Die Brüder Wessels wurden im Jahr des 275. Jubiläums ihres Schuhhauses als "Unternehmer des Jahres 2020" ausgezeichnet.

An einen Scherz hatten die Brüder Georg und Peter Wessels gedacht, als sie von der Auszeichnung als "Unternehmer des Jahres 2020" durch die Münsterlandzeitung und die Sparkasse Westmünsterland erfuhren. "Ich dachte, das ist nur etwas für größere Unternehmen", beschreibt der Ältere, Georg Wessels, seine ersten Gedanken. Aber bei näherer Betrachtung wird klar, dass die Ehrung einer großartigen sozialen Idee gilt, die ihr traditionsbewusstes Schuhhaus mit Orthopädieschuhwerkstatt in Vreden seit vierzig Jahren in die Tat umsetzt. Dass die Anerkennung zum 275. Jubiläum des handwerklichen Familienbetriebs verliehen wird, würdigt zudem die Leistungen der Dienstleister mit Mission für Riesenfüße. 

Von Normal- zu Übergröße

Schon als sie in jungen Jahren plötzlich den elterlichen Betrieb übernehmen mussten, war Orthopädieschuhmachermeister Peter Wessels für die Werkstatt zuständig und Georg Wessels für den Verkauf. Sie wollten den Handel spezialisieren und stellten ihr Programm schlagartig von Normal- auf Übergröße um. "Für den Erfolg dieses Schrittes war Bekanntheit entscheidend", sinniert Georg Wessels. Jemand machte das Guinessbuch der Rekorde auf die Münsterländer aufmerksam.
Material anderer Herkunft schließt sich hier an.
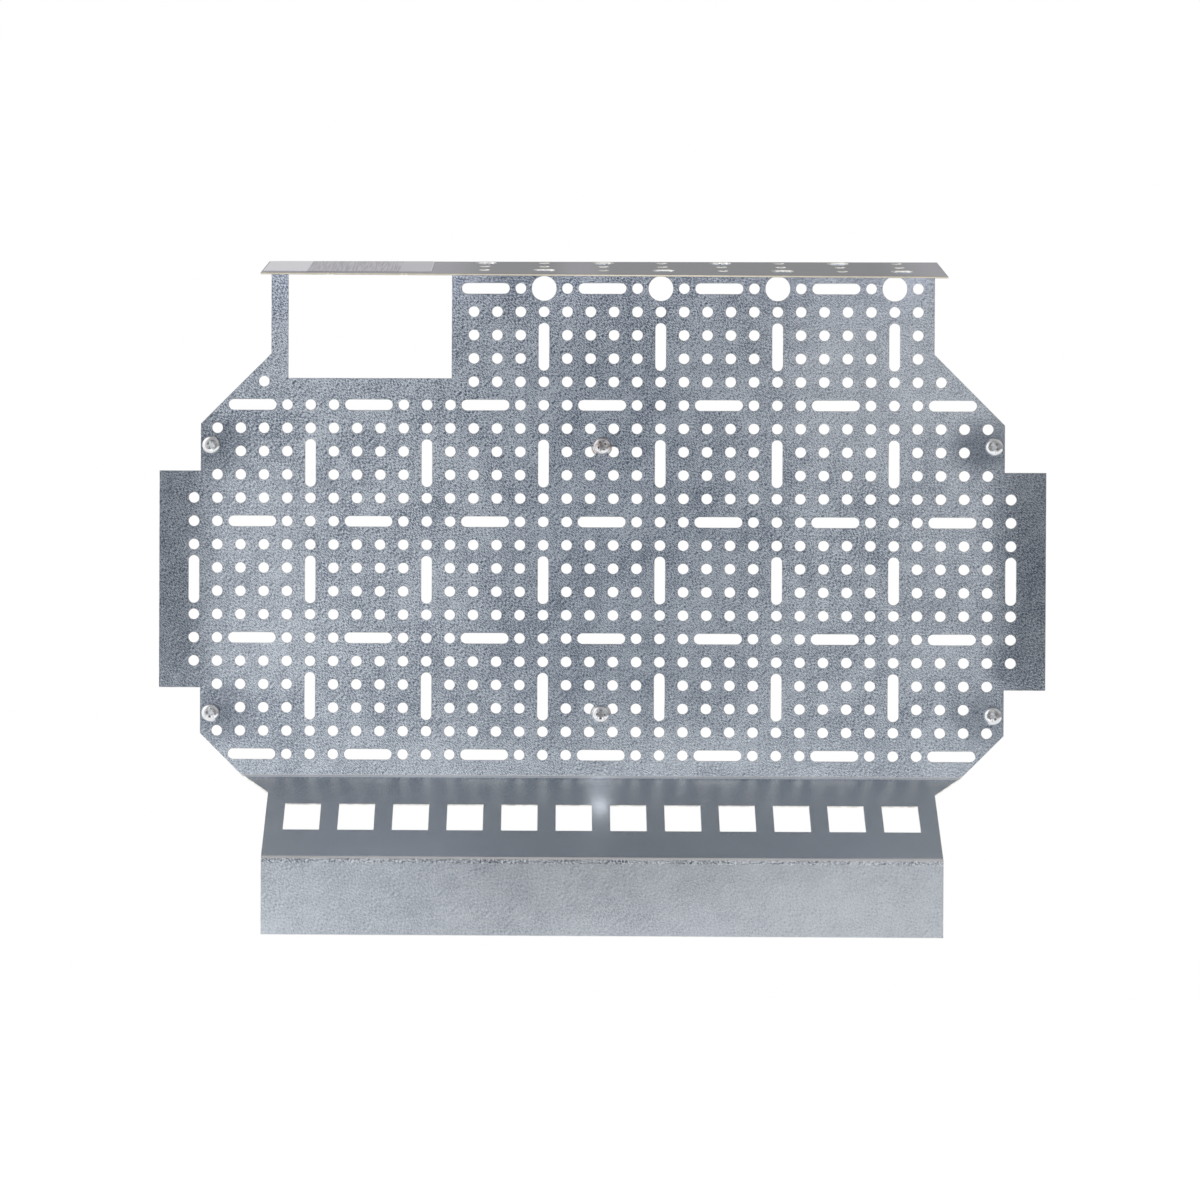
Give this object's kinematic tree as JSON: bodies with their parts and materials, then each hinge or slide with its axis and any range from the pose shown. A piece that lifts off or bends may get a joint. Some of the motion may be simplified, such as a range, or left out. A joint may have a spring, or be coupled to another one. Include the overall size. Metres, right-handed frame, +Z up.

Von dort kam die Anfrage, ob sie Schuhe für den Mann mit den größten Füßen der Welt fertigen wollten – für Mister Harley Davidson aus den USA mit Schuhgröße 69. Die Wessels bekamen Maße und Fußabdrücke, stellten die Schuhe her und sicherten sich so 1982 den Rekord. Aber das war erst der Anfang. Die Brüder erkannten, welche gesundheitlichen Probleme riesenwüchsige Menschen haben. Die meisten leiden an Akromegalie, bei der die Hirnanhangdrüse unaufhörlich Wachstumshormone ausschüttet. Die Erkrankten werden immer größer; oft kommt Diabetes mit Fußwunden hinzu. Mangelndes Schuhwerk wird bei dieser Kombination zum Überlebensrisiko. Meistens leben Riesen in bitterarmen Ländern, wo sie oftmals verlacht, ausgestoßen, geächtet oder auch misshandelt werden. Die Vredener machten sich auf, mit eigenen Mitteln das Leid dieser Menschen zu lindern. Mehr als 500 maßgefertigte Riesenschuhe haben sie mittlerweile Erkrankten in Amerika, Russland, Asien und Afrika geschenkt. In den allermeisten Fällen vermisst Georg Wessels die Füße vor Ort, bringt einen Abdruck in die Werkstatt mit, wo die Schuhe produziert werden. In einer zweiten Reise überreicht er die Schuhe und schaut, ob sie auch wirklich passen. Alle Kosten trägt er selbst. Nur Material wurde zuweilen vom Unternehmen nora systems in Weinheim gespendet. Viele der Riesen in fernen Kontinenten sind Wessels Freunde geworden. Sie werden über Jahre von ihm begleitet und versorgt. Wessels erfährt von ihren Nöten und nimmt an ihrem Leben Anteil. Er sagt: "Ich bin stolz, dass wir helfen dürfen."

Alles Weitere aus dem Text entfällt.